O governo federal, desde 2019, faz graves ataques à política nacional de saúde mental, à Reforma Psiquiátrica e à luta Antimanicomial. Revoga portarias e atos normativos e, com o apoio de seus asseclas no Congresso Nacional, altera leis para, na prática, impor uma outra política -- contrária à que defendemos, que é baseada no cuidado em liberdade com autonomia e respeito aos Direitos Humanos.
Essa (anti)política pública do atual governo federal tem desmontado a Rede de Atenção Psicossocial (Raps), fortalecido comunidades terapêuticas, entidades privadas e restritivas de liberdade; e desconsiderado a participação popular na construção da Política de Saúde Mental.
O pernicioso objetivo é dar força e protagonismo ao modelo biomédico e hospitalocêntrico, em oposição ao que os movimentos sociais, entidades e instituições de defesa do SUS público estatal e da Reforma Psiquiátrica defendemos.
Essa famigerada política cria lastro nos estados e municípios. Em Goiás, vem na forma de duas leis recentemente aprovadas pela Assembleia Legislatva do Estado e sancionadas pelo governador Ronaldo Caiado.
A primeira é a Lei nº 21.292 em 6 de abril de 2022, que institui a Política Estadual de Atenção, Cuidados e Proteção da Saúde Mental, divulgada no diário oficial/GO – Nº 23.774. Segundo o Fórum Goiano de Saúde Mental:
“(...) isso ocorreu sem nenhuma discussão prévia com usuários, trabalhadores, pesquisadores e militantes da luta antimanicomial, em pleno período da V Conferência Nacional da Saúde Mental, cujas etapas municipais foram realizadas em todo o Estado. Ao aprovar um texto vago e aparentemente inofensivo, o governo goiano inverte a direção da política pública no estado se contrapondo à radicalidade de substituir o manicômio por uma Rede de Atenção Psicossocial – RAPS, abrindo espaço para incluir Comunidades Terapêuticas, sinônimas de manicômios”. (Manifesto do Fórum Goiano de Saúde Mental, maio/2022)

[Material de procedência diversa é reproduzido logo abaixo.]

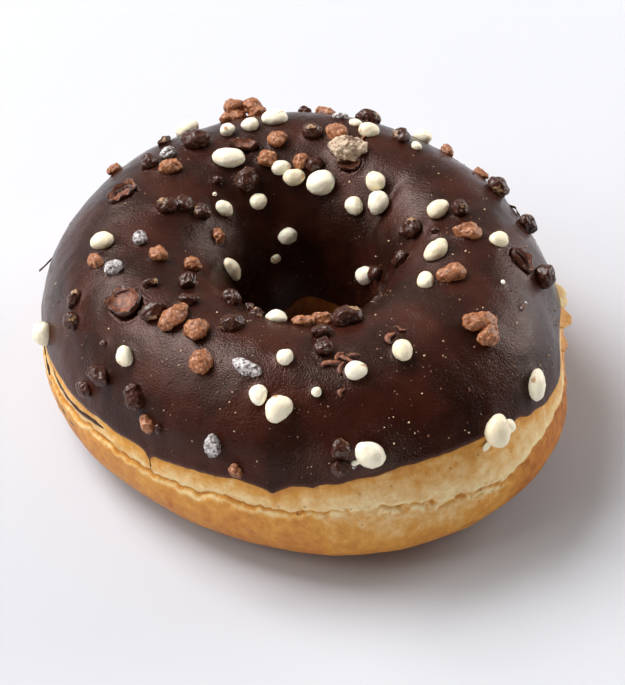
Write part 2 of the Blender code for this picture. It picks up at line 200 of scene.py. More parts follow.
# Flakes that stand off the skin: ring angle, tube angle, length, width, turn and stand-off
SHARDS = [(159.5, 31, 4.6, 1.0, -38, 0.9)]
SHARD_THICK = 0.25
CRUST_FLAKES = [(358.5, 18, 1.5, 6.2, -86, 1.3), (354, 13.5, 1.6, 5.8, -92, 1.1),
                (348.5, 9, 1.4, 4.6, -95, 0.7)]
CRUST_FLAKES_BAKE = (0.12, 0.42, 0.5)         # how browned each of the crust's flakes is
CRUST_THICK = 0.4
FLAKE_ROOT = 0.7        # how deep a flake's root is sunk
# Section of a broken crisp's wall, outside to inside: reach, height, and 1 where the edge is jagged
SHELL_PROFILE = [(0.86, -0.9, 0), (1.0, -0.35, 0), (1.03, 0.1, 0), (1.0, 0.42, 1), (0.95, 0.55, 1),
                 (0.88, 0.46, 1), (0.8, 0.1, 0), (0.62, -0.28, 0), (0.3, -0.42, 0)]
SHELL_SIDES = 40
SHELL_LINING = 5        # first row of faces that is lining
BROKEN_WORN = 0.55      # how worn the coating of broken crisps and shards is
# Crumbs: name, pale and deep colour, share of the density, seed
CRUMB_KINDS = [("pale_crumbs", "#DCC7A4", "#A9805A", 0.8, 21),
               ("brown_crumbs", "#8A5A40", "#4A2D22", 1.1, 22)]
RUN_HEIGHT = 0.22       # how high a run of glaze stands, and how deep its sides are sunk
RUN_SINK = 0.3
# Runs of thin glaze on the bare dough: points of ring angle and tube angle, and the width
RUNS = [
    ([(188, 12), (192, 10), (197, 9), (203, 9.5), (208, 11.5), (213, 12.5)], 0.9),
    ([(181, 6), (186, 2), (191, -1), (196, -2.5), (201, -2)], 1.1),
    ([(176, 13), (179, 10), (182, 8)], 1.3),
    ([(228, 14), (228.2, 11.5), (228.4, 9.2), (228.5, 7.6)], 0.42),
    ([(265, 9), (266.5, 6.8), (268.6, 5.4), (270.5, 4.3)], 0.22),
]


def linear(code):
    """The linear red, green and blue of an sRGB hex colour."""
    values = [int(code[place:place + 2], 16) / 255 for place in (1, 3, 5)]
    return tuple(v / 12.92 if v <= 0.04045 else ((v + 0.055) / 1.055) ** 2.4 for v in values)


def colour(name, code, description):
    return FloatVectorProperty(name=name, description=description, subtype="COLOR",
                               size=3, min=0, max=1, default=linear(code))


def length(name, millimetres, description):
    return FloatProperty(name=name, description=description, unit="LENGTH",
                         default=millimetres * MM, min=0, precision=5)


def angle(name, degrees, description):
    return FloatProperty(name=name, description=description, subtype="ANGLE",
                         default=math.radians(degrees))


def amount(name, value, description):
    return FloatProperty(name=name, description=description, default=value, min=0)


class DoughSettings(bpy.types.PropertyGroup):
    crease_depth: length("Crease depth", 0.38, "Depth of the ragged crease round the side")
    ledge: length("Ledge", 0.24, "How far the lobe under the crease stands proud of the band")
    wrinkle: length("Wrinkle height", 0.10, "Height of the fine wrinkles in the baked skin")
    cream: colour("Cream", "#F1DAA6", "Dough in the band that the oil never browned")
    golden: colour("Golden", "#D7993E", "Lightly browned dough")
    brown: colour("Brown", "#B66A1C", "Well browned dough near the foot")
    # The darkest dough is the fried underside, and is also mixed into the pinholes as painted shade
    toast_and_shade: colour("Toast", "#7E4A1C", "Darkest dough, in the creases and underneath")


class GlazeSettings(bpy.types.PropertyGroup):
    bead: length("Edge bead", 0.12, "How much thicker the glaze is where it stopped running")
    wave: length("Wave height", 0.14, "Height of the soft ripples left as the glaze set")
    collar: length("Collar height", 0.32, "How far the glaze climbs a crisp sunk in it")
    pit: length("Pit size", 0.36, "Size of the fine pits in the set surface")
    dark: colour("Dark", "#230F09", "Dark chocolate")
    warm: colour("Warm", "#3C1B12", "Dark chocolate where it is a little thinner")
    thin: colour("Thin edge", "#6A3A1E", "Glaze thin enough at its edge for the dough to warm it")


class CrispSettings(bpy.types.PropertyGroup):
    divisions: IntProperty(name="Divisions", description="Points along each side of a crisp's mesh",
                           default=17, min=4, max=40)
    white: colour("White", "#FFF8E2", "White coating")
    cream: colour("Cream", "#F4E8C8", "The yellowest of the white coatings")
    caramel: colour("Caramel", "#B98752", "Cereal that shows where the white coating is chipped")
    milk: colour("Milk", "#A0643F", "Milk chocolate coating")
    # Painted shade in the grain's hollows; also the real smear of chocolate on the cereal
    milk_dark: colour("Milk hollows", "#573124", "Milk chocolate in the hollows of its grain")
    # Pale grains: partly pale flecks, partly a painted highlight on the raised grains
    milk_pale: colour("Milk grains", "#DDB08C", "Rubbed grains of the milk chocolate coating")
    dark: colour("Dark", "#43251B", "Dark chocolate coating")
    dust: colour("Dust", "#C9A47C", "Cereal dust caught on the dark coating")
    bloom: colour("Bloom", "#DCDCDE", "Fat bloom on a chocolate coating")
    # The cereal's cream also stands as a painted highlight on the raised walls of its cells
    cereal: colour("Cereal", "#CDB79F", "Puffed cereal inside a broken crisp")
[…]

A mais recente é a Lei nº 21.465, de 23 de junho de 2022, que “institui a religiosidade como política pública na abordagem, recepção, recolhimento, encaminhamento, tratamento, recuperação e ressocialização de dependentes químicos”. Consideramos que essa lei é sabidamente inconstitucional, pois o Estado Brasileiro é laico, ou seja: nenhuma política pública pode ser de caráter religioso. Por óbvio, o direito ao culto é garantido constitucionalmente, contudo nenhuma política pública pode ser de caráter excludente ou de direcionamento, que possa beneficiar essa ou aquela religião.
Ressalte-se ainda, no caso da Lei nº 21.465, que a própria Secretaria de Estado da Saúde (Despacho nº 2128/2022, de 8/6/2022), baseada em pronunciamento da Gerência de Saúde Mental / Superintendência de Saúde Mental e Populações Específicas, por meio do Despacho nº 94/2022 – SES/GSM, antes de aprovada a referida lei, posicionou-se pelo veto do então Autógrafo de Lei nº 236/2022, o que foi desconsiderado pelo Poder Legislativo Estadual e pelo Governador. Afirma o parecer da SES:
2. Dentro de uma perspectiva biopsicossocial pode-se até considerar a religiosidade como um aspecto terapêutico, entretanto não se pode compreender a religiosidade como um pressuposto básico para o processo de reabilitação de pessoas dependentes de substâncias psicoativas.
3. Diante do exposto, esta Gerência manifesta pelo veto do Autógrafo de Lei nº 236/2022.
Ademais, coadunamos com posicionamento público do Conselho Federal de Serviço Social - CFESS, contrário ao financiamento público de comunidades terapêuticas, porque não há comprovação de eficácia destas instituições no tratamento e pelo fato de essas instituições não serem nem poderem ser ou assumir atribuições de unidades de saúde.
Nosso repúdio aos ataques à Política de Saúde Mental pautada na Reforma Psiquiátrica e na Luta Antimanicomial!
Manicômio nunca mais!
CONSELHO REGIONAL DE SERVIÇO SOCIAL 19ª Região Goiás
Nara Costa
Conselheira-presidente
Goiânia, 6 de julho de junho de 2022.